Au-delà de ces sanctions marquantes, cinglantes même, et surtout, justifiées et justes, les mots qui ont été employés dans cette affaire par le tribunal sont forts : « plateforme de mise en services » et non pas de « mise en relation » ; utilisation de l’indépendance comme « habillage juridique » ; « lien de subordination permanent » entre la plateforme et les coursiers à qui l’on vend pourtant l’indépendance, l’absence de supérieur hiérarchique, le choix des horaires et du temps de travail ; « travail dissimulé » ; « trouble majeur à l’ordre social » ; « fraudes sociales et fiscales ». Ces mots reconnaissent un état de fait, à savoir une fraude massive au droit du travail. Ils impliquent la reconnaissance de l’exploitation que subissent les travailleurs·euses. Ils sont profondément politiques, au sens noble du terme.


Ces mots qui qualifient les pratiques de Deliveroo – mais qui s’appliqueraient également à

d’autres plateformes – comblent en effet une lacune du gouvernement.

Que l’on nous comprenne bien : il ne s’agit pas d’une véritable lacune juridique, le Code du

travail, même s’il a été mis à mal par Macron, sous son propre quinquennat comme sous le

quinquennat du Président Hollande, est tout à fait armé pour ces formes de travail qui, certes, comportent des particularités à prendre en considération. Non, ce que la justice fait, lorsque la Cour de cassation requalifie des contrats entre les coursiers·ères et des plateformes en contrat de travail ou lorsque le Tribunal correctionnel condamne Deliveroo, c’est appliquer le droit, et c’est en conséquence qualifier les fraudes dont se sont rendues coupables ces plateformes qui ont cherché à le contourner. Mais cela revient également à pointer l’absence de réaction du gouvernement sur le sujet et son refus d’examiner les propositions pour faire respecter les droits de ces travailleurs·euses. Pire, le gouvernement a tenté, d’abord avec la loi LOM, puis par le biais d’amendements au sein de différents projets de loi, de faire appliquer une charte favorable aux plateformes, ou encore le tiers-statut, défavorable aux salariés.

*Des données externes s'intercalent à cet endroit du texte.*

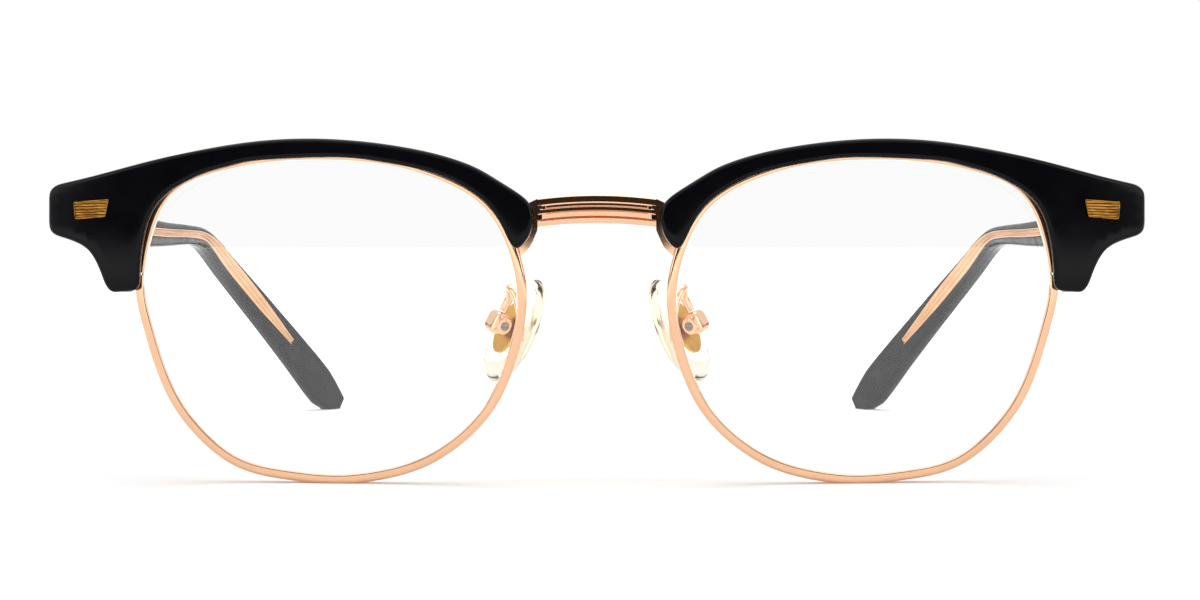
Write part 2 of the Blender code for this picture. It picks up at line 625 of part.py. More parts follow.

Cette décision du Tribunal correctionnel, c’est au fond l’affirmation que ces entreprises-là ne

dictent pas le droit et ne sont pas toutes-puissantes.

Il était donc important que ces mots résonnent, avec toute la légitimité et tout le poids que leur confèrent les institutions juridiques qui les ont prononcés.


Ces mots-là, nous les employions déjà au groupe CRCE, avec notamment mon homologue

Pascal Savoldelli, Sénateur du Val-de-Marne et initiateur d’un tour de France à la rencontre

des travailleurs·euses des plateformes qui a abouti à la proposition de loi relative au statut des travailleurs des plateformes numériques rejetée en séance publique au Sénat. Nous les

employions parce que, à la différence d’autres forces politiques dont le traitement du sujet a

été trop rapide et surtout, opportuniste, nous avons travaillé la question sur le terrain avec les livreurs et les livreuses, et en profondeur avec des spécialistes du droit social, notamment

Barbara Gomes, Maîtresse de conférence en droit social et Conseillère de Paris.

La justice a donc rappelé le droit social, mais a aussi rétabli une certaine justice sociale. Nous ne pouvons que saluer cette décision et espérer qu’elle ne sera qu’un jalon dans la lutte pour les droits des travailleurs·euses des plateformes numériques.